■ Given problem
Exactly the lines from the one that contains "build_insulator(), build_contact(), build_cement()]" to the one that contains "cad_parts[node].hide_render = cad_parts[node].hide_viewport", both lines included, should be copied, and no others.

[Records]
▬▬▬▬▬▬▬▬▬▬

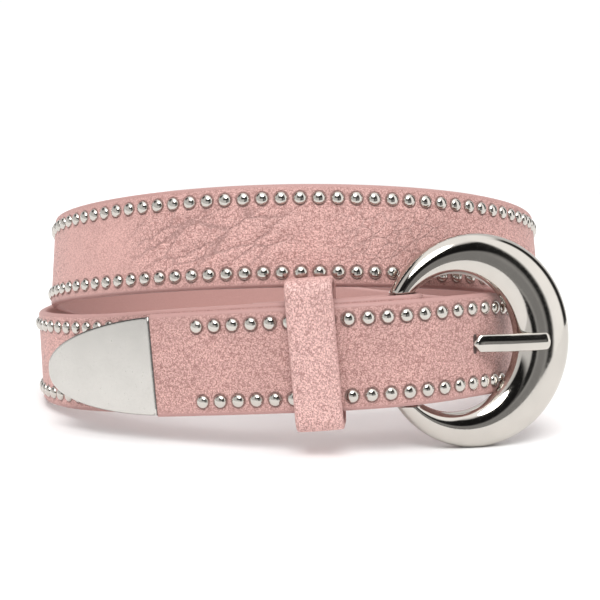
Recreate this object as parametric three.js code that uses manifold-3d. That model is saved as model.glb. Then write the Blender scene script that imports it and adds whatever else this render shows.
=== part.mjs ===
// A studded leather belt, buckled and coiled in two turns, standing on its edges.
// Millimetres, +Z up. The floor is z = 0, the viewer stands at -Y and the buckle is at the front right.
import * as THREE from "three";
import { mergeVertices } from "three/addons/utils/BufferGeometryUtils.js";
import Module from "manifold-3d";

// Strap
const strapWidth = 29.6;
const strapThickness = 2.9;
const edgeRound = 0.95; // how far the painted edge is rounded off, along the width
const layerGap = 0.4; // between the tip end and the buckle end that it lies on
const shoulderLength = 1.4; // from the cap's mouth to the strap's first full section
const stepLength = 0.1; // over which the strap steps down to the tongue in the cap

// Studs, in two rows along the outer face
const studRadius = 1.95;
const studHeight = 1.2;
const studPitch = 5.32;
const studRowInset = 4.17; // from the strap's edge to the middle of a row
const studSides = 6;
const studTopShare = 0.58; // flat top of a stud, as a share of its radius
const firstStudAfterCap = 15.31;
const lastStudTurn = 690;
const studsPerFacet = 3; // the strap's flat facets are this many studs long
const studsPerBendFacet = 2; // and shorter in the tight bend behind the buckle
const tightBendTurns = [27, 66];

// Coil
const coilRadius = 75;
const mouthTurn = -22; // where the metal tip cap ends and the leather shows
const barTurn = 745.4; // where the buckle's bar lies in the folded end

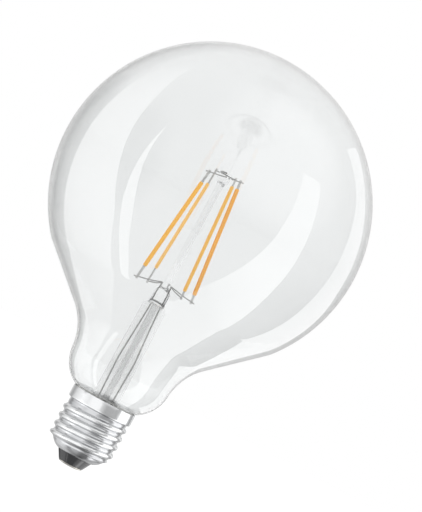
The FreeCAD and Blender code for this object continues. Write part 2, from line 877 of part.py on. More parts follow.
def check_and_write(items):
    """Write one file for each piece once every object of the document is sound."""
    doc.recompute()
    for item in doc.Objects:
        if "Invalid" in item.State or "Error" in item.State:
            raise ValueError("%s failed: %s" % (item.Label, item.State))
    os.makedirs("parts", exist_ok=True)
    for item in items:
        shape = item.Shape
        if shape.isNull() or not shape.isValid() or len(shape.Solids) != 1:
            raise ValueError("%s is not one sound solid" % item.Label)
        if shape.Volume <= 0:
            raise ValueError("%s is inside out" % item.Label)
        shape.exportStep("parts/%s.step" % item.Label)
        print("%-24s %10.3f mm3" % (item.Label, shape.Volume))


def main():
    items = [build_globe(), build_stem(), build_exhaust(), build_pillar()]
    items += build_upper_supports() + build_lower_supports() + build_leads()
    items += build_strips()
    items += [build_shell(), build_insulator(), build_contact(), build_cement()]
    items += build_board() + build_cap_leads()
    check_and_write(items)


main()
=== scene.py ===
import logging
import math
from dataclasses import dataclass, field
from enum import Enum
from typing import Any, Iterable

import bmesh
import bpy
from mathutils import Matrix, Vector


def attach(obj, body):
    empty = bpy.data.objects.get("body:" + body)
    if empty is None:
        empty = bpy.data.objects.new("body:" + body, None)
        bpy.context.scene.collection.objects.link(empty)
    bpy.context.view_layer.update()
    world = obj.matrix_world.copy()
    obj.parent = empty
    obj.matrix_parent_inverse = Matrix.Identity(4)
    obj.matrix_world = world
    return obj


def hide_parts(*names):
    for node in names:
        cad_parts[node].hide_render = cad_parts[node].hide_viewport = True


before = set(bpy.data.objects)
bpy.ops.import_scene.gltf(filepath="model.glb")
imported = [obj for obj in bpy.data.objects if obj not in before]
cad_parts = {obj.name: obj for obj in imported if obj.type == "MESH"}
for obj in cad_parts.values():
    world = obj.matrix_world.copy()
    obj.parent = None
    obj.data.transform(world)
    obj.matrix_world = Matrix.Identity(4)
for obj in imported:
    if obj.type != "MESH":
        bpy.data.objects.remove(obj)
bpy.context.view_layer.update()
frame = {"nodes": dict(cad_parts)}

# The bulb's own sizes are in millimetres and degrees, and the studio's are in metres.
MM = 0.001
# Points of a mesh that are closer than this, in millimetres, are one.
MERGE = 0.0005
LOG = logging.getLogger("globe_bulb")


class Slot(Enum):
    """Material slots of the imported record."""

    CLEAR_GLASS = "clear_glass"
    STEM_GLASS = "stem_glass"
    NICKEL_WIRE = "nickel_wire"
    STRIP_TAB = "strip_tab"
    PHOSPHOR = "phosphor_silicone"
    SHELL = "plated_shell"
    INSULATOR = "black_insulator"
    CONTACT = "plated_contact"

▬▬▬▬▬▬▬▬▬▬

■ Output for this exercise
    items += [build_shell(), build_insulator(), build_contact(), build_cement()]
    items += build_board() + build_cap_leads()
    check_and_write(items)


main()
=== scene.py ===
import logging
import math
from dataclasses import dataclass, field
from enum import Enum
from typing import Any, Iterable

import bmesh
import bpy
from mathutils import Matrix, Vector


def attach(obj, body):
    empty = bpy.data.objects.get("body:" + body)
    if empty is None:
        empty = bpy.data.objects.new("body:" + body, None)
        bpy.context.scene.collection.objects.link(empty)
    bpy.context.view_layer.update()
    world = obj.matrix_world.copy()
    obj.parent = empty
    obj.matrix_parent_inverse = Matrix.Identity(4)
    obj.matrix_world = world
    return obj


def hide_parts(*names):
    for node in names:
        cad_parts[node].hide_render = cad_parts[node].hide_viewport = True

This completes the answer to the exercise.